Trends and developments in the competitive Jiu-Jitsu scene
Location: Toronto, Ontario, Canada
Since the onset of sport Brazilian Jiu-Jitsu, there has been a constant influx of new techniques and strategies. A definite relationship exists between the techniques that are allowed by the ruleset or organization and the ones being utilized by the competitors. In the past decade or so, certain techniques or positions have emerged to “change the game.” Said techniques have been implemented for their effectiveness, allowing competitors to control or win the match. Here we will take a look at the most popular techniques to have emerged and the impact they’ve had on the art as a whole.
The berimbolo, which literally translates to “scramble,” is a technique that can be said to have revolutionized the sport. The berimbolo, being prized for its flashiness, generally entails using a deep DLR (De La Riva) guard to invert or spin underneath and take the back. Colloquially, this technique is referred to as the bolo. While the goal is to hit a “bolo to the back,” you can also use the bolo to come up on a leg-drag (another popular position for passing the guard) or simply use it to sweep. Brother pairs Rafael and Guilherme Mendes, as well as Paulo and João Miyao, are famously known for being associated with this technique, creating their own variations and succeeding with it throughout their competition careers.
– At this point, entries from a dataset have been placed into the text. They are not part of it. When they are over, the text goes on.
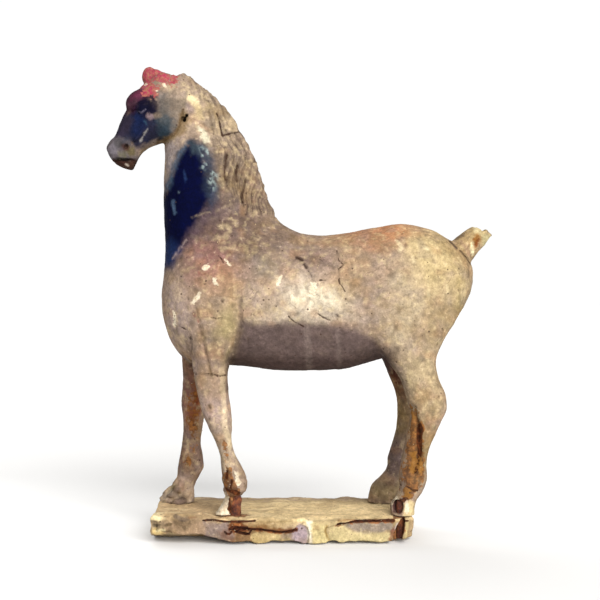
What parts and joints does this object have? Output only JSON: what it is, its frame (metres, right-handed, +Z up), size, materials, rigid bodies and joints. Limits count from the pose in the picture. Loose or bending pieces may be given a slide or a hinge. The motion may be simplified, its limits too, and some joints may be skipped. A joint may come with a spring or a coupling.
{
  "type": "painted pottery tomb horse",
  "caption": "Standing painted earthenware tomb horse, head forward, tail broken short, on a low chipped slab plinth with rusted iron pins bared at the left hooves.",
  "frame": {"origin": "centre of the plinth's underside", "axes": "+Z up through the horse's back, -X the way the horse faces, -Y its left side"},
  "size_m": [0.3448, 0.1058, 0.4194],
  "materials": {
    "painted_clay": "matt unglazed earthenware with worn pigment and dirt",
    "bare_clay": "matt unglazed earthenware, chipped",
    "rusted_iron": "corroded, rough"
  },
  "bodies": {
    "root": {"horse": "painted_clay", "plinth": "bare_clay", "fore_pin": "rusted_iron", "hind_pin": "rusted_iron"}
  },
  "joints": []
}
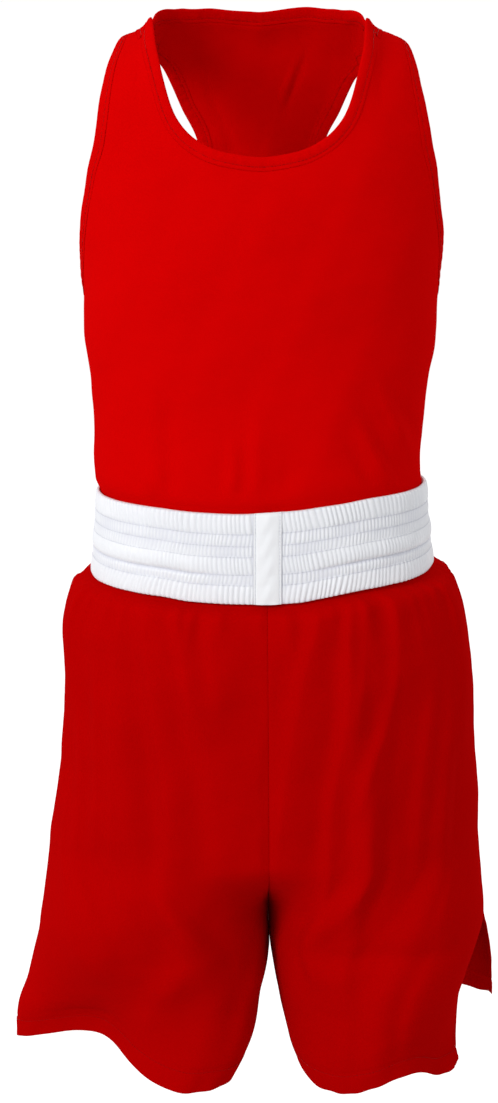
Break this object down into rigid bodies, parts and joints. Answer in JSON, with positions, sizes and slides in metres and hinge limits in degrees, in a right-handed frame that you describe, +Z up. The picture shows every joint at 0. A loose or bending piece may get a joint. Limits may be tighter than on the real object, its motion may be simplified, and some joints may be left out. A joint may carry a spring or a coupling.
{
  "type": "boxing singlet",
  "caption": "Sleeveless boxing suit in worn form: racerback vest, gathered elastic waistband and loose shorts with an open side slit.",
  "frame": {"origin": "on the shoulder line, midway between the two straps, where the wearer's shoulders carry the suit", "axes": "+Z up, the front faces -Y, +X is the wearer's left, the side with the open slit"},
  "size_m": [0.487, 0.243, 0.9935],
  "materials": {
    "vest_cloth": "matt red polyester jersey",
    "edge_binding": "matt red folded self-cloth binding, topstitched",
    "elastic": "white gathered satin over rows of elastic",
    "shorts_cloth": "red polyester with a slight sheen"
  },
  "bodies": {
    "root": {"vest_front": "vest_cloth", "vest_back": "vest_cloth", "neckband": "edge_binding", "armband_left": "edge_binding", "armband_right": "edge_binding", "waistband": "elastic", "waistband_joint": "elastic", "shorts_front_left": "shorts_cloth", "shorts_front_right": "shorts_cloth", "shorts_back_left": "shorts_cloth", "shorts_back_right": "shorts_cloth"}
  },
  "joints": []
}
Much like the berimbolo, the 50/50 guard or 50/50 position started to gain more prominence by the early 2010s. Traditionally viewed as a stalling position, 50/50 entails both competitors having their legs intertwined against the inside of the knee. As such, each competitor has equal access to the same types of attacks from this entanglement, hence the name 50/50. The stalling criticism stems from the competitors’ propensity to get “stuck” in this position, teeter-tottering back and forth in an exchange of sweeps1. The aforementioned Mendes brothers have pioneered this position to offer much more for those who truly understand it. While there is no denying 50/50 can be used to slow down the game or hang onto a lead, the position itself is versatile, with options to sweep, submit, pass, and take the back are all at its disposal.
Moving into 2014, American Jiu-Jitsu competitor Keenan Cornelius put the Jiu-Jitsu world on notice with his highly effective “worm guard,” which entails using your opponent’s own lapel to tie them up in order to open up your attacks2. Worm guard is one of many lapel guards Cornelius created, with the others including “reverse de la worm guard,” “squid guard,” and “gubber guard2.” Worm guard can also be used to set up the berimbolo, and lapel grips can be used in combination with 50/50.
The biggest thing to keep in mind with any of the guards or positions we’ve discussed is the type of implications they’ve had for both serious competitors and recreational practitioners in the training room. Those who don’t learn these techniques will be subjected to them from those who do. So even if 50/50 isn’t your game, it’s important to understand this position to deal with it effectively. Furthermore, many of these techniques and their associated strategies have caused rule changes for organizations such as the IBJJF (International Brazilian Jiu-Jitsu Association). Sticking with the 50/50 guard as an example, in 2015, the IBJJF made it so you could no longer score an advantage for a near sweep from this position; an effort was made to prevent competitors from using 50/50 as a means to deliberately rack up advantages1
More recently, starting in 2021, the IBJJF has allowed for heel hooks, and knee reaps to be legal for the adult brown and black no-gi competitors. This is a change that, on the flip side, with the rules influencing the way the game is played (rather than vice versa), 50/50 players now have the inside heel hook as the most pertinent danger from this position. However, this rule change has less to do with the 50/50, as much as it does with the IBJJF being more inclusive to leg-lock/heel hook enthusiasts; competitor registrants they might have otherwise lost had it not been for the rule change. Delving deeper into heel hooks, it must be acknowledged here as well that there has been a boom in the number of people practicing them. Influences such as John Danaher and his “Death Squad” of elite competitors have proven the heel hook’s effectiveness for no-gi, much like Cornelius and his use of the lapel in the gi.
As Jiu-Jitsu continues to evolve, so too will the techniques, positions, and strategies, as we’ve seen. The techniques that are most popular tend to be those tested and proven on the competition mats. Competition organizations, in turn, must acknowledge these trends, and in some instances, change the rules as a result. What will be the next big trend or development to emerge? Time will tell.